Graves is an interesting case
study of how reputations are made and lost. Despite the dislocations of war,
modernism and postmodernism, Graves is an unbroken
connection with the sprit of Hardy. Perhaps another way of saying this is that
he was out of step with the spirit of the various literary movements he lived
through. He is part of the Georgian, war poet and modernist narratives, but
always at the edge, or at a tangent. He left Spain
at the outbreak of the Civil War, just as other writers were anxious to go
there. He influenced the Movement and the Beats, but was never part of them.
Graves is not a great Great
War poet in the same vein as Owen or Rosenberg. He is, however, a more
accomplished poet than either of them. He created a large body of lyric poetry
that will endure because of its craftsmanship, its control of language and
form, its balance of emotional complexity and intellectual clarity, and of
romantic passions and classical poise.

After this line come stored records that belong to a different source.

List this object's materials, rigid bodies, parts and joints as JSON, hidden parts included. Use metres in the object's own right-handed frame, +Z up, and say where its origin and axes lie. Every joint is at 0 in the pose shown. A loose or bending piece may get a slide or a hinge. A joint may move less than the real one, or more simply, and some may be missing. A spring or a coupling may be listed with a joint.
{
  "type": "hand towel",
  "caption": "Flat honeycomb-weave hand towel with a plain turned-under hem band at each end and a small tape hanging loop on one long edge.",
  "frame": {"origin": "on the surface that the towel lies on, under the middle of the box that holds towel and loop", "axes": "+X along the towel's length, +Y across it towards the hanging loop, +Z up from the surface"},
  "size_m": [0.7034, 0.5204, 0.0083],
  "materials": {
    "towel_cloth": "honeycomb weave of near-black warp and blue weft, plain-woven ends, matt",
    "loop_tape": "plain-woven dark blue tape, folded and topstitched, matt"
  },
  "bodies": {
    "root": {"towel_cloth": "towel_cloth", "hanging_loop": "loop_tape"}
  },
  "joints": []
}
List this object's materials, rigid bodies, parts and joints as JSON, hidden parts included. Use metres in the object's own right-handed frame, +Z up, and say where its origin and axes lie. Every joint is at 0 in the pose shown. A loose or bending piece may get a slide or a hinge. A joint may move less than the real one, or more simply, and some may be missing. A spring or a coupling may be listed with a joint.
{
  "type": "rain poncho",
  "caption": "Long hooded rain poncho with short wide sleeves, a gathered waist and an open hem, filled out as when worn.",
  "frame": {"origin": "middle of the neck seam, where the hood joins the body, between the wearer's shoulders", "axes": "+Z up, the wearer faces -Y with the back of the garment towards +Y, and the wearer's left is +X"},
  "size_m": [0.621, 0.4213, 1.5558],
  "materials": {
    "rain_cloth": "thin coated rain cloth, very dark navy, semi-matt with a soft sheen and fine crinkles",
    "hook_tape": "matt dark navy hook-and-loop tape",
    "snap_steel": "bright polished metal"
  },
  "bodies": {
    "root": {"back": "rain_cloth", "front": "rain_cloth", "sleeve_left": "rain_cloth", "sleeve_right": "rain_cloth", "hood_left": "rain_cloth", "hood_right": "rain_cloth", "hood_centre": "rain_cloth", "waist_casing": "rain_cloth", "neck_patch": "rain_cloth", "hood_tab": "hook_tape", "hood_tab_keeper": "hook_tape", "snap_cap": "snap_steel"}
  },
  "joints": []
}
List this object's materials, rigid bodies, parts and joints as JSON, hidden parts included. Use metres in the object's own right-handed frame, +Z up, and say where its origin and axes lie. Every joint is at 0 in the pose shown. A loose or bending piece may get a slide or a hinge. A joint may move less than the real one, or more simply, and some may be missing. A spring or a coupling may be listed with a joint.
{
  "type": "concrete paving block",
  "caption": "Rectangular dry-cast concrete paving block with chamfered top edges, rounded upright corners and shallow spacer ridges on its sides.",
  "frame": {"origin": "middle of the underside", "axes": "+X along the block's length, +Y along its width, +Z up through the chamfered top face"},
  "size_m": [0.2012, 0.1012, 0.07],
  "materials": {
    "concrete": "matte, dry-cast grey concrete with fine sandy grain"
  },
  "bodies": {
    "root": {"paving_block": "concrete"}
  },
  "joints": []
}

His remarkably intimate account of
personal discovery and survival, and of a search for integrity and coherence in
a century which, in retrospect, is most remarkable for its instability and
confusion, is emblematic of its time. His poetry is a spirited defence of
individualism in an epoch defined by the rise of mass society, and of the same
values of ‘civilisation’ he had fought for in France.
Paul O’Prey
This article was first
published in the WPA’s journal War Poetry Review 2007.